Alongside this tourist siren is a swashbuckling new sea wall and esplanade, an embryonic estate of 1,000 private homes, an edge-of- town shopping lot and 'Jefferson's Landing', a US-style mall harbouring two dozen of the snappiest designer-wear shops. You want cut-price Armani? Hartlepool is your kind of town. But who buys Armani in Hartlepool?
'The Yachties for a start,' says Duncan Hall, irrepressible chief executive of Teesside Development Corporation. These are the 750 lucky sailing folk expected to moor at the marina, under construction. Are 750 'Yachties' sufficient? No. Hall expects coachloads of Armani-hungry shoppers steering an unflinching course to Hartlepool from Birmingham, Wolverhampton and Manchester. Scandinavians will sail in, too. Shopped out, some will tour the theme park (see how great-grandfather several times removed had his leg amputated during a fearsome sea battle) and some will make it to the Imperial War Museum. This handsome, hi-tech military tent will be raised within a year ('Sir Norman on a design-and-build contract,' chuckles Duncan Hall, who builds at a pace that would have them gasping in Hong Kong).
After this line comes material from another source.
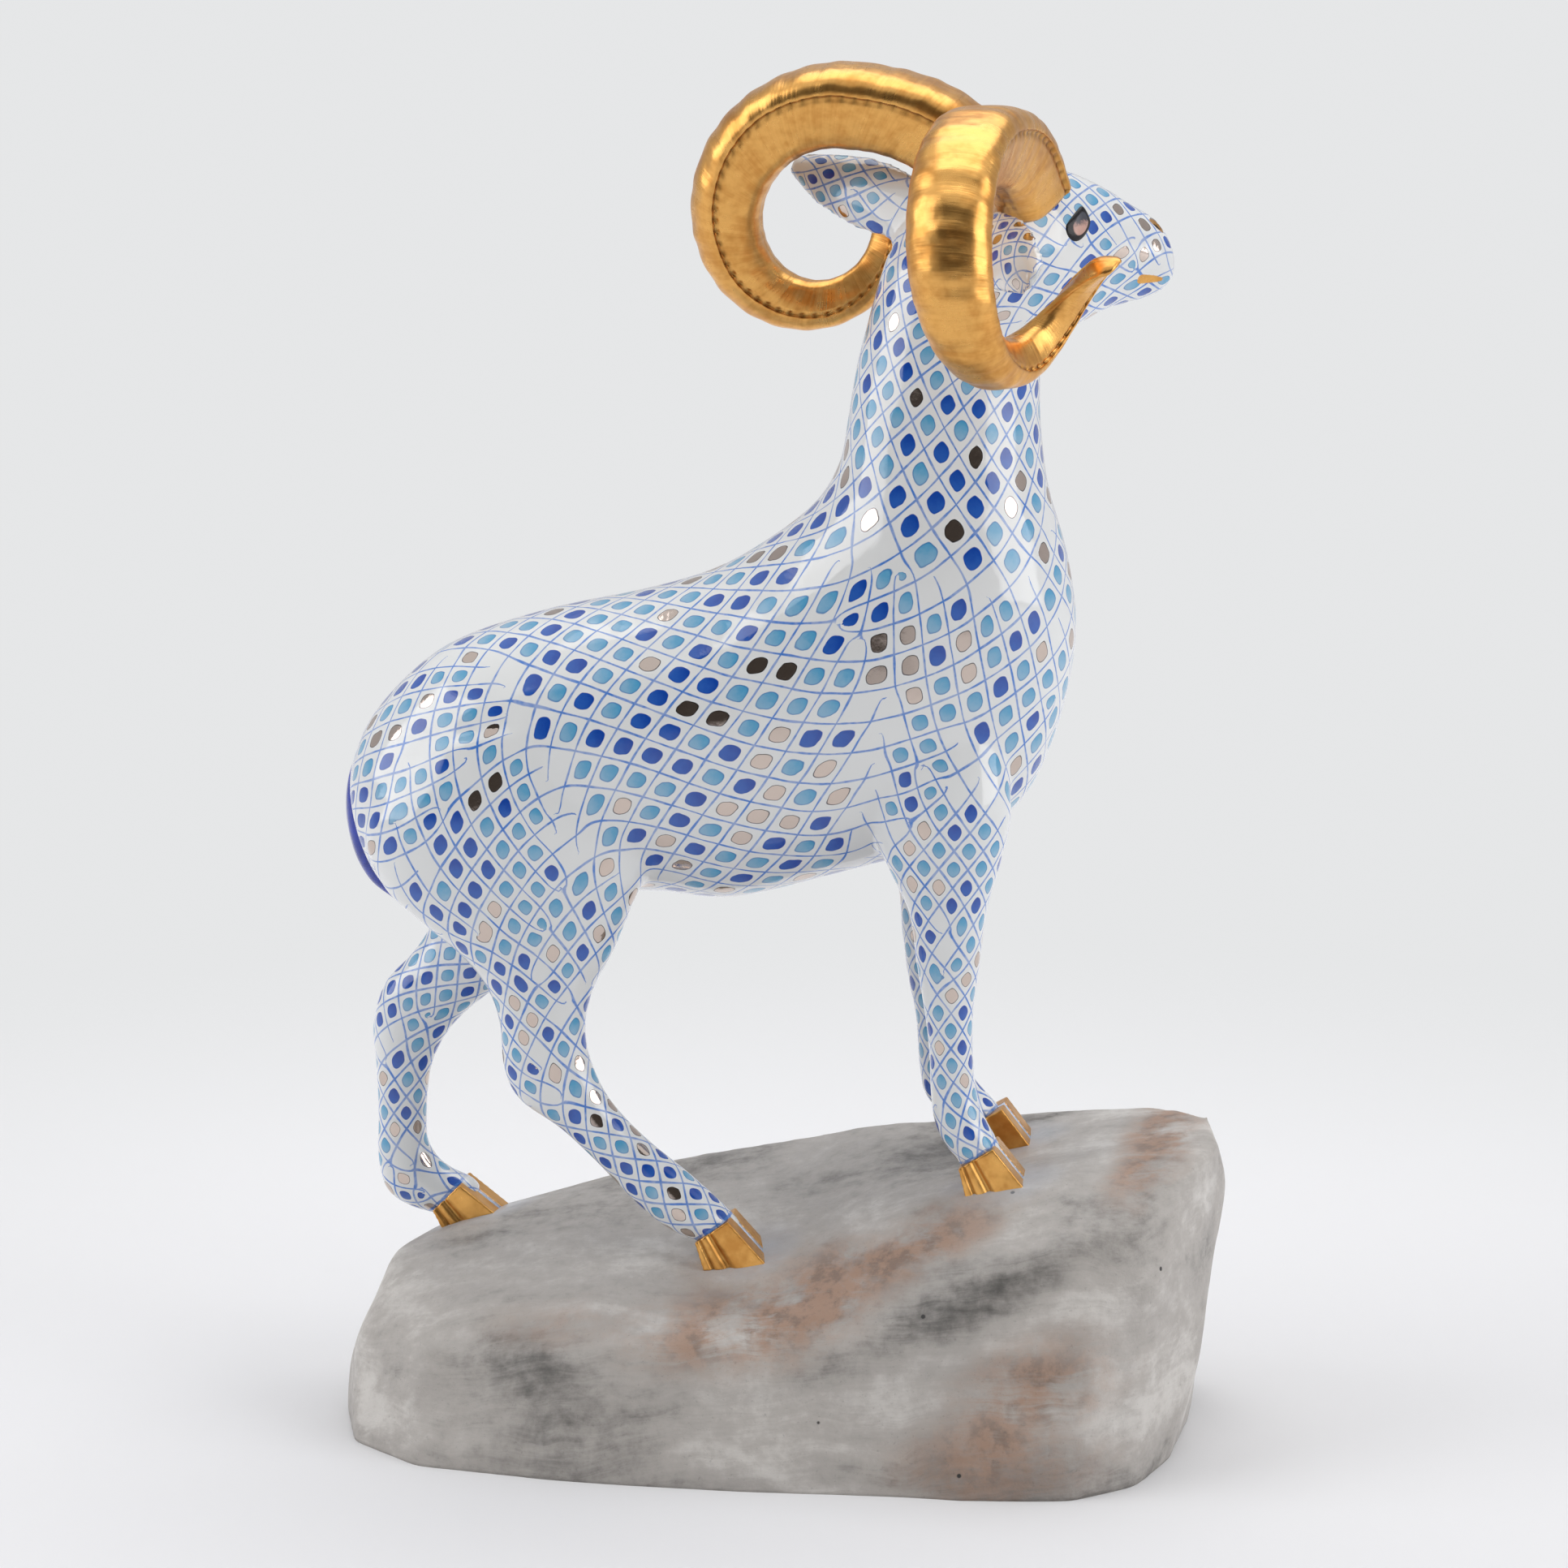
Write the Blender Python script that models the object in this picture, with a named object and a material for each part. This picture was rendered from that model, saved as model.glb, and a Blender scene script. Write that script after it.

The Teesside Development Corporation has no doubt that, while Sir Norman and the Imperial War Museum will lend lustre to the project, the crowds will come here primarily to shop, eat and pursue leisure. Art and culture are icing on a rich cake. In this sense, of these three projects, Hartlepool is most in tune with the shape of England to come. It is self-evident that modern consumers are endowed with certain inalienable rights. Among these are a life of ease, leisure and the pursuit of a bargain.
All three projects - Baltic Flour Mills, the National Glass Centre and Hartlepool Docks - are intelligent responses to acute local conditions. All three deserve the excellent architecture and art they seek. A modern European town without a thriving modern art gallery is little more than a noisy gong or a clanging cymbal. Today, without heavy industry they seek art, culture and shopping. But, for all the increase in the status of art (and architecture), the greatest of these, as Hartlepool knowingly proves, is shopping.